▶ [COLLECTED DATA]
>>>>

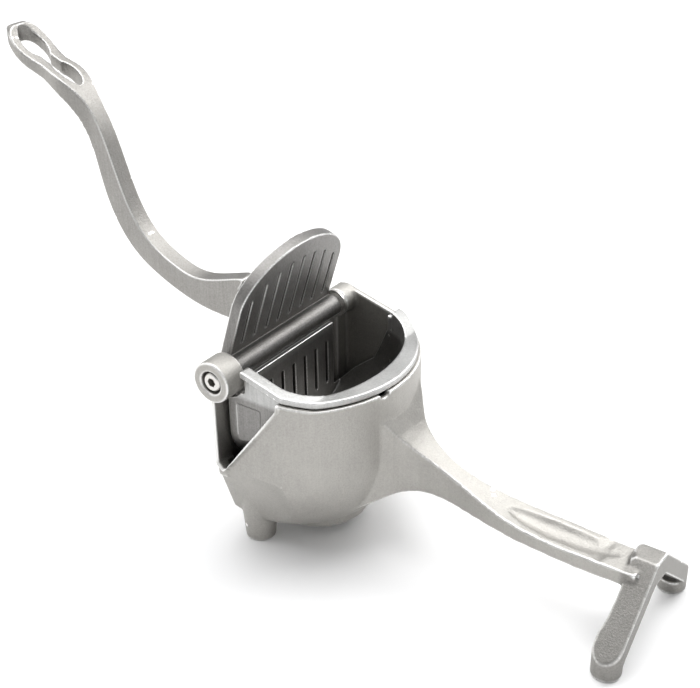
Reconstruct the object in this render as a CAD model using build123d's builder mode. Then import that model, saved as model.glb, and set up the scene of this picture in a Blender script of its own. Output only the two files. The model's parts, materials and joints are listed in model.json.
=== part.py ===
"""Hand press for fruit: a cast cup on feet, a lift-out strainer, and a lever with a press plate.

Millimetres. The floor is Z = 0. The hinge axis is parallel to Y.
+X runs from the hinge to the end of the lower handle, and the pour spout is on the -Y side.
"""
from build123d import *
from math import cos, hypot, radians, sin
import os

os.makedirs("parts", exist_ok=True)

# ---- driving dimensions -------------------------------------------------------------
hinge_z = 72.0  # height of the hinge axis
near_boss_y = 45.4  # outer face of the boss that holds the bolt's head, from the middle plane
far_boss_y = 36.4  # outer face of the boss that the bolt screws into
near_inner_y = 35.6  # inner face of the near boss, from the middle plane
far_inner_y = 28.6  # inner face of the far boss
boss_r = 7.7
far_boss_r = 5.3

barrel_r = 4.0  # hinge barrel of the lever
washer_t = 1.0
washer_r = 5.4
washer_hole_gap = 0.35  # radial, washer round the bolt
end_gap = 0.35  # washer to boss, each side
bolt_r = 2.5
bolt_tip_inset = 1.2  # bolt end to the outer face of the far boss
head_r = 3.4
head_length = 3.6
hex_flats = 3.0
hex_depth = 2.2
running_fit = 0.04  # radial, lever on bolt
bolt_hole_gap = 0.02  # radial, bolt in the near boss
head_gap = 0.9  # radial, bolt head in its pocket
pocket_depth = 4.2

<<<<

▶ [EXERCISE PROMPT]
Copy out the whole listing exactly; please set it all down.

▶ [EXERCISE SOLUTION]
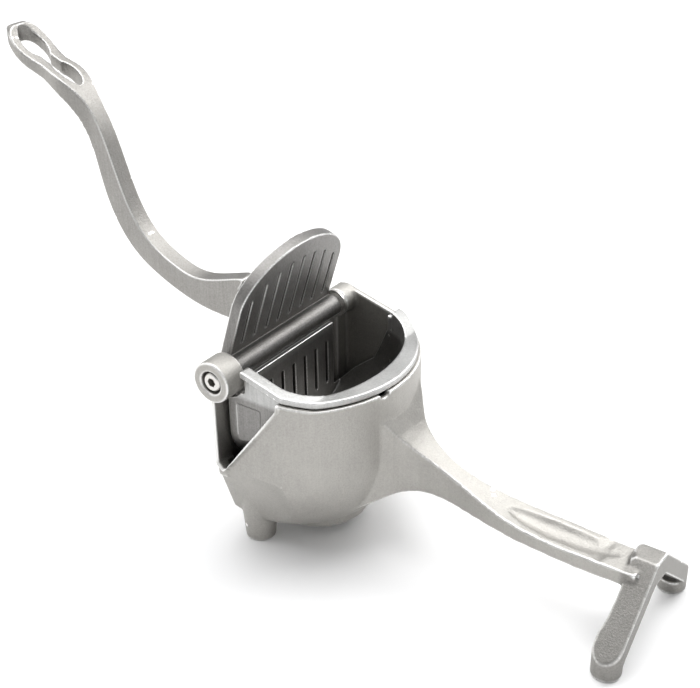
Reconstruct the object in this render as a CAD model using build123d's builder mode. Then import that model, saved as model.glb, and set up the scene of this picture in a Blender script of its own. Output only the two files. The model's parts, materials and joints are listed in model.json.
=== part.py ===
"""Hand press for fruit: a cast cup on feet, a lift-out strainer, and a lever with a press plate.

Millimetres. The floor is Z = 0. The hinge axis is parallel to Y.
+X runs from the hinge to the end of the lower handle, and the pour spout is on the -Y side.
"""
from build123d import *
from math import cos, hypot, radians, sin
import os

os.makedirs("parts", exist_ok=True)

# ---- driving dimensions -------------------------------------------------------------
hinge_z = 72.0  # height of the hinge axis
near_boss_y = 45.4  # outer face of the boss that holds the bolt's head, from the middle plane
far_boss_y = 36.4  # outer face of the boss that the bolt screws into
near_inner_y = 35.6  # inner face of the near boss, from the middle plane
far_inner_y = 28.6  # inner face of the far boss
boss_r = 7.7
far_boss_r = 5.3

barrel_r = 4.0  # hinge barrel of the lever
washer_t = 1.0
washer_r = 5.4
washer_hole_gap = 0.35  # radial, washer round the bolt
end_gap = 0.35  # washer to boss, each side
bolt_r = 2.5
bolt_tip_inset = 1.2  # bolt end to the outer face of the far boss
head_r = 3.4
head_length = 3.6
hex_flats = 3.0
hex_depth = 2.2
running_fit = 0.04  # radial, lever on bolt
bolt_hole_gap = 0.02  # radial, bolt in the near boss
head_gap = 0.9  # radial, bolt head in its pocket
pocket_depth = 4.2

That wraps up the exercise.